Когда я начал, однако, наугад рыться в беспорядочной груде, перед моими глазами замельтешила невероятно пестрая и путаная вереница предметов; одно из-за перемены не столько в их облике, сколько в направлении моего собственного ума я сам уже теперь едва узнавал, другое будило во мне не лишенную странной сладости память об ушедшем времени. И часть была написана свободным прозаическим слогом, часть стеснена Гомеровыми удилами, коль скоро мы редко пользуемся Исократовой уздой, а часть, предназначавшаяся для услаждения слуха простого народа, держалась еще и своих законов, — этот род сочинения, возродившийся, как считается, у сицилийцев не много веков назад, быстро распространился по всей Италии и за ее пределами, а в старину он процветал у древнейших греков и латинян, ведь народные поэты и в Аттике, и в Риме, мы читаем, пользовались только ритмическим стихом.
Так или иначе, эта свалка всевозможных разностей задала мне работы на несколько дней, и, хоть немалое увлечение и присущая нам всем любовь к изобретениям собственного ума захватили меня, победила все-таки забота о более важных делах, на все это довольно долгое время мною заброшенных, тогда как они на мне и многие их от меня ждут; победила память о краткости жизни. Признаюсь, я испугался неожиданных напастей. В самом деле, что быстротечней жизни, что неотступней смерти? Подумалось, каким важным предприятиям я положил начало, сколько мне еще остается работать и какие просиживать бессонные ночи; безрассудством, даже безумием показалось в наш краткий и ненадежный век брать на себя новые заведомо долгие труды и разбрасываться на многое умом, которого едва хватит на одно, тем более что, как тебе известно, меня ждет еще и другой труд, настолько же более славный, насколько более весома похвала за поступки, чем за слова.

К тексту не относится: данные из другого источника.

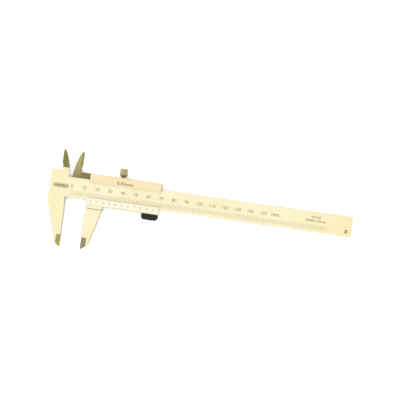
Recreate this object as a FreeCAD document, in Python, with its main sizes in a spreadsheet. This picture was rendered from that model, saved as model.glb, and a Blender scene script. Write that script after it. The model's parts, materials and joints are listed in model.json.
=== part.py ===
"""Vernier caliper, 0-150 mm, lying flat on its back.

X runs along the beam away from the jaws, Y across it towards the inside-measuring blades,
Z out of the graduated face. Beam-side pieces are drawn with X = 0 at the fixed measuring
face, slider-side pieces with X = 0 at the movable measuring face, and both with Y = 0 on
the beam's centreline and Z = 0 on the surface that the caliper lies on.
"""
import FreeCAD, Part
import math
import os
import re
import Sketcher

DIMENSIONS = {
    # where the slider stands
    "reading": 16.0,
    # thickness, counted from the back
    "slider_thick": 7.0,
    "back_wall": 1.7,
    "play": 0.05,
    "beam_thick": 3.5,
    "layer_gap": 0.1,
    # beam and head
    "beam_width": 16.0,
    "beam_end": 223.35,
    "head_left": -13.75,
    "head_top": 12.6,
    # outside jaws
    "jaw_tip": -47.1,
    "jaw_shoulder": -12.4,
    "jaw_corner": -43.0,
    "jaw_nose": 4.7,
    "jaw_toe": 0.7,
    "moving_jaw_nose": 6.4,
    "moving_nose_height": -42.0,
    "moving_jaw_toe": 1.2,
    "moving_toe_height": -46.5,
    "face_relief": 0.6,
    "relief_bottom": -20.0,
    "ground_width": 3.3,
    "moving_ground_width": 4.3,
    "ground_top": -37.3,
    "ground_depth": 1.9,
    # inside blades
    "blade_edge": -6.4,
    "blade_tip": 29.5,
    "moving_blade_tip": 29.1,
    "blade_neck": 0.9,
    "blade_neck_height": 17.8,
    "back_width_1": 6.4,
    "back_height_1": 13.2,
    "back_width_2": 5.9,
    "back_height_2": 16.8,
    "back_width_3": 5.05,
    "back_height_3": 20.2,
    "back_width_4": 3.8,
    "back_height_4": 24.0,
    "back_width_5": 3.0,
    "back_height_5": 26.0,
    "back_width_6": 1.85,
    "back_height_6": 27.9,
    "blade_ground": 14.7,
    "blade_ground_width": 4.3,
    "blade_bevel": 1.1,
    "facet_turn": 10.6,
    "facet_reach": 4.0,
    "facet_depth": 1.9,
    "arm_left": -13.15,
    "arm_root": 1.5,
    "arm_bottom": 8.1,
    "arm_top": 12.7,
    # slider
    "slider_start": 0.9,
    "slider_end": 56.95,
    "slider_top": 12.8,
    "slider_bottom": -12.15,
    "step_width": 13.4,
    "step_bottom": -14.4,
    "window_half": 5.95,
    "gib_channel": 8.95,
    # vernier plate
    "plate_edge": 11.55,
    "plate_thick": 0.8,
    # gib strip and its screws
    "gib_thick": 0.8,
    "gib_width": 3.2,
    "gib_start": 1.6,
    "gib_end": 56.0,
    "gib_gap": 0.03,
    "set_screw_left": 10.5,
    "set_screw_right": 47.0,
    "set_screw_radius": 1.2,
    "set_screw_top": 12.5,
    "dog_radius": 0.6,
    "dog_length": 0.3,
    "dimple_radius": 0.7,
    "dimple_depth": 0.4,
    # lock screw
    "lock_place": 25.9,
    "lock_radius": 1.45,
    "lock_hole_radius": 1.5,
    "lock_neck_radius": 1.1,
    "lock_neck_bottom": 12.4,
    "lock_head_radius": 3.1,
    "lock_head_bottom": 13.1,
    "lock_head_top": 20.2,
    "lock_chamfer": 0.7,
    "lock_cone_radius": 1.3,
    "lock_cone_height": 2.0,
    "lock_tip_gap": 0.05,
    "knurl_count": 36,
    "knurl_depth": 0.22,
    "lock_slot_width": 1.3,
    "lock_slot_depth": 1.4,
    # thumb grip and its screws
    "grip_left": 43.85,
    "grip_right": 56.7,
    "grip_seat": -12.0,
    "grip_bottom": -16.85,
    "grip_side": -15.0,
    "grip_cut": 1.5,
    "grip_back": 0.5,
    "grip_front": 6.5,
    "grip_groove_pitch": 1.2,
    "grip_groove_depth": 0.35,
    "grip_screw_inset": 3.4,
    "grip_screw_radius": 0.8,
    "grip_head_radius": 1.4,
    "grip_head_height": 1.0,
    "grip_head_sink": 1.4,
    "grip_screw_top": -9.4,
    # end stop at the back of the beam
    "stop_length": 10.0,
    "stop_half": 7.6,
    "stop_inset": 4.85,
    "stop_offset": 4.05,
    "stop_screw_radius": 1.0,
    "stop_head_radius": 1.9,
    "stop_head_height": 0.9,
    "stop_mouth_radius": 1.3,
    "stop_mouth_depth": 0.35,
    "dowel_radius": 1.0,
    "dowel_depth": 2.0,
    # small fits and roundings
    "thread_gap": 0.03,
    "head_gap": 0.1,
    "small_slot": 0.4,
    "edge_break": 0.2,
    "slider_chamfer": 0.35,
    "jaw_chamfer": 0.5,
    "grip_chamfer": 0.5,
    "round_head": 1.0,
    "round_nose": 1.6,
    "round_corner": 0.6,
    "overcut": 1.0,
}

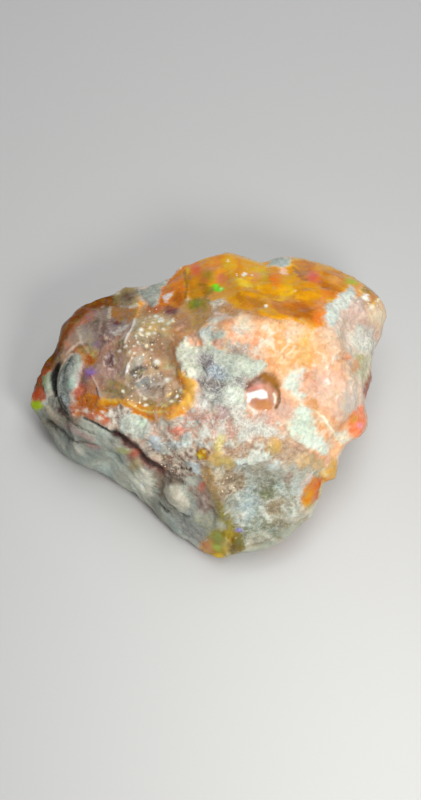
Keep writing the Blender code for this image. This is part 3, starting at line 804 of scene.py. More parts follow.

Что долго говорить? Ты услышишь вещь, которая кому-то покажется неправдоподобной, но это так: тысячу, если не больше, разрозненных стихотворных сочинений всевозможного рода и писем к друзьям — не то что мне там ничего не приглянулось, а просто они обещали больше труда, чем удовольствия, — я передал на исправление Вулкану. Не без вздоха, конечно, — что стыдиться своей человеческой слабости? — и все-таки надо было помочь удрученной душе пускай хоть горьким лекарством и облегчить как бы слишком глубоко осевший от груза корабль, выбросив даже некоторые ценные вещи.